- [INSTRUCTIONS TO FOLLOW]
Identify all lines of the data containing the string "parts" and copy them.
☆ ☆ ☆ ☆
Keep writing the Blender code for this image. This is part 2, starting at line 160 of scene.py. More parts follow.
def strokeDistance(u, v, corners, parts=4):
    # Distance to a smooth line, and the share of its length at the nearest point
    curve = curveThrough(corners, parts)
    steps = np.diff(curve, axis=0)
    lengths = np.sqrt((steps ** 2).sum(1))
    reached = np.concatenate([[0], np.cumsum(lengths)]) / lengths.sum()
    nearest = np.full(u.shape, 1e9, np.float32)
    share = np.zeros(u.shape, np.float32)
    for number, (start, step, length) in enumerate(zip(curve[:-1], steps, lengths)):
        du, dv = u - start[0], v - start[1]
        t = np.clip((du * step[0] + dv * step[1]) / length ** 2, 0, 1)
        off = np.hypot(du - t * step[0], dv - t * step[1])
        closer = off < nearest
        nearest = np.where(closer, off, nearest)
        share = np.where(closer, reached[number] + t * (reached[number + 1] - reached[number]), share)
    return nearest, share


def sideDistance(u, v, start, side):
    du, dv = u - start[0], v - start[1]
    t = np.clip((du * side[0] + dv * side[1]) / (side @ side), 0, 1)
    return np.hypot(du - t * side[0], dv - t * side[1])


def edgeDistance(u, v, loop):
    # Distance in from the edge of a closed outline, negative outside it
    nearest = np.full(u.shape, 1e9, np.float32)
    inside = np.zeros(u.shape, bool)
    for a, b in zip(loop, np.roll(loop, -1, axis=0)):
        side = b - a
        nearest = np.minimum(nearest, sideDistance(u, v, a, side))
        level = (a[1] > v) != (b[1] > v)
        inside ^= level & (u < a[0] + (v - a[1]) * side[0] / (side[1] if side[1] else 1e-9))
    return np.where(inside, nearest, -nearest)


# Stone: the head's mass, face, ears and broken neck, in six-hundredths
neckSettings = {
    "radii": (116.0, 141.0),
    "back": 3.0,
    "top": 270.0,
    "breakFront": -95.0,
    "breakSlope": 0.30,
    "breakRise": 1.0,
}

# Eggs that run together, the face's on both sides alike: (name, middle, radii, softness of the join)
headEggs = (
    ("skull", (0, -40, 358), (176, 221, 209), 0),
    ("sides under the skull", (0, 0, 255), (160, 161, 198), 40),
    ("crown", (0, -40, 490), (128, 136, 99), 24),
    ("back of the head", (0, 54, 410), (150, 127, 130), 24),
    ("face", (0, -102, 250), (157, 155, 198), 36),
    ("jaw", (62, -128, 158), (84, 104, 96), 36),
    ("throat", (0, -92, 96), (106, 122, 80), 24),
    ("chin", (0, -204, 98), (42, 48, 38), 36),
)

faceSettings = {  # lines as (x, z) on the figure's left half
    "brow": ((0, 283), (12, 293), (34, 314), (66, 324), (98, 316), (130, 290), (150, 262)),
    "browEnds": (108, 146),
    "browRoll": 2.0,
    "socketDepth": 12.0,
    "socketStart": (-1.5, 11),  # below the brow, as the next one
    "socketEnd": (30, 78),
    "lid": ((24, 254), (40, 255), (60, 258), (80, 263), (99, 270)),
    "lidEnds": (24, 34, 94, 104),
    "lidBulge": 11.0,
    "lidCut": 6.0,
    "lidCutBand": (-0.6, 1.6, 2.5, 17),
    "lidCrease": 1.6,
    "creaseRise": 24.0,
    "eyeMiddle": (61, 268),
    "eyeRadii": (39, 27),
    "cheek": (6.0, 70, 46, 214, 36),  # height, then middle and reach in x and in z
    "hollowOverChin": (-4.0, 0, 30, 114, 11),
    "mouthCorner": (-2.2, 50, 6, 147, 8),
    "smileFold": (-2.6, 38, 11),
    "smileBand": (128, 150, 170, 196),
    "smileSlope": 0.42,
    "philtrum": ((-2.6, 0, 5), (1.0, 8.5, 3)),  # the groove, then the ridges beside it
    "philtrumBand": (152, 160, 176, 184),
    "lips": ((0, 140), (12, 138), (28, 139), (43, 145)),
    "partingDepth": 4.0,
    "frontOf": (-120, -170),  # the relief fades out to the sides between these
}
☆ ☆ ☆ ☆
- [RESPONSE TO THIS TASK]
Keep writing the Blender code for this image. This is part 2, starting at line 160 of scene.py. More parts follow.
def strokeDistance(u, v, corners, parts=4):
    curve = curveThrough(corners, parts)